General characteristics (after 1992 rebuild)
- Tonnage: 11,162 GT
- Length: 135.4 m (444 ft 3 in)
- Beam: 19.2 m (63 ft 0 in)
- Draught: 6.3 m (20 ft 8 in)
- Decks: 8
- Installed power: Two Fiat diesel engines
- Propulsion: Two shafts; controllable pitch propellers; Bow and stern thrusters;
- Speed: 16 knots (30 km/h; 18 mph)
- Capacity: 596 passengers

= MS The Calypso =

The Calypso was a cruise liner owned by Louis Cruises, and was under charter to Thomson Cruises, part of TUI Travel at one time.
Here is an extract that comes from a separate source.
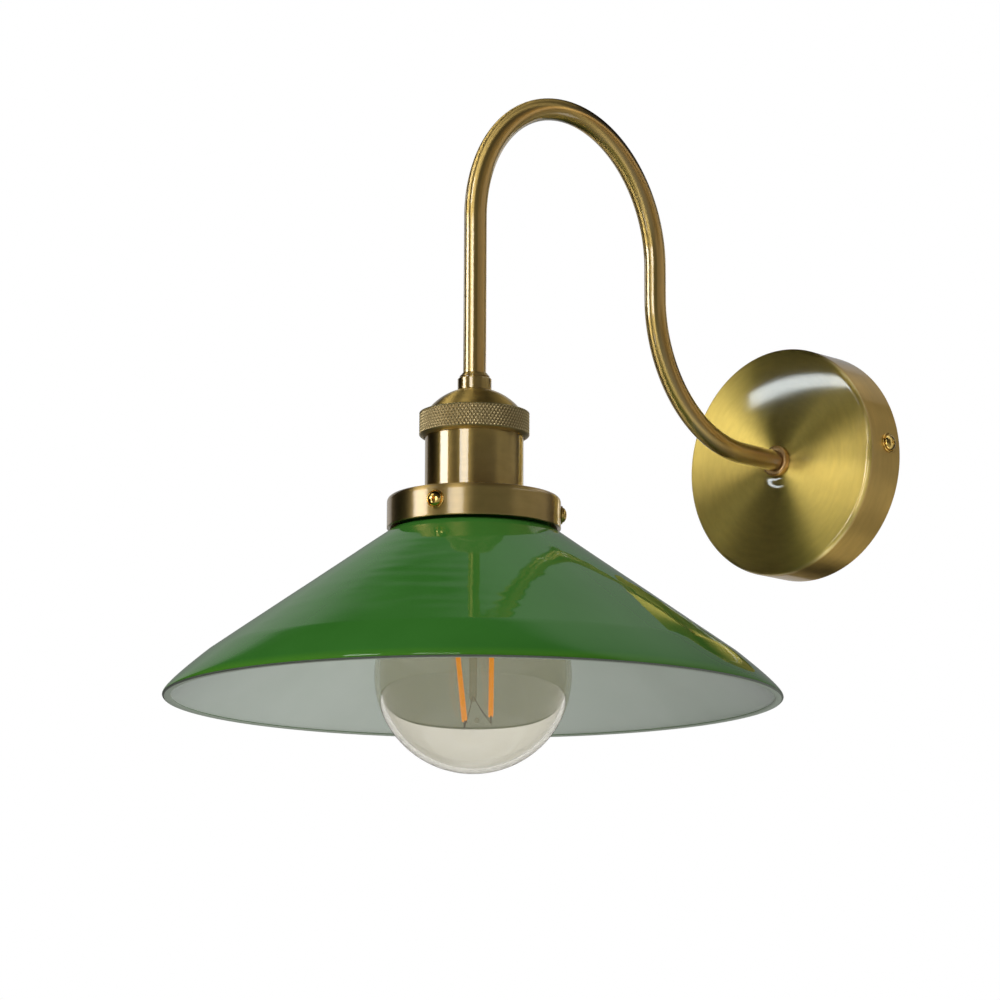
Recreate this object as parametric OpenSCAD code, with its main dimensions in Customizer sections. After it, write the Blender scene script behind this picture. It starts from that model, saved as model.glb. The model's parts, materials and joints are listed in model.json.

Earlier names of the ship were Canguro Verde, Durr, Ionian Harmony, Sun Fiesta, Regent Jewel, and Calypso In April 2013, it was beached in Alang, India, for scrapping.

==Facilities==
- 4 bars, 2 restaurants, library w/ internet, bistro, disco, casino, library, swimming pool, fitness center, sauna, massage room, fashion shops. Cabin electricity supply 110 volts.
- 243 cabins
- 486 passengers on lower berths
- 740 passengers including upper berths

==Incidents==
On 6 May 2006 at 4 am the starboard engine caught fire 16 mi off Eastbourne while it was carrying 708 people from Tilbury to Saint Peter Port on Guernsey. The crew put the fire out. The passengers meanwhile were assemble in the designated emergency stations, which however did not need to be launched. The fire caused extensive damage to the ship and she was out of action through the early part of the (northern hemisphere) summer cruising season.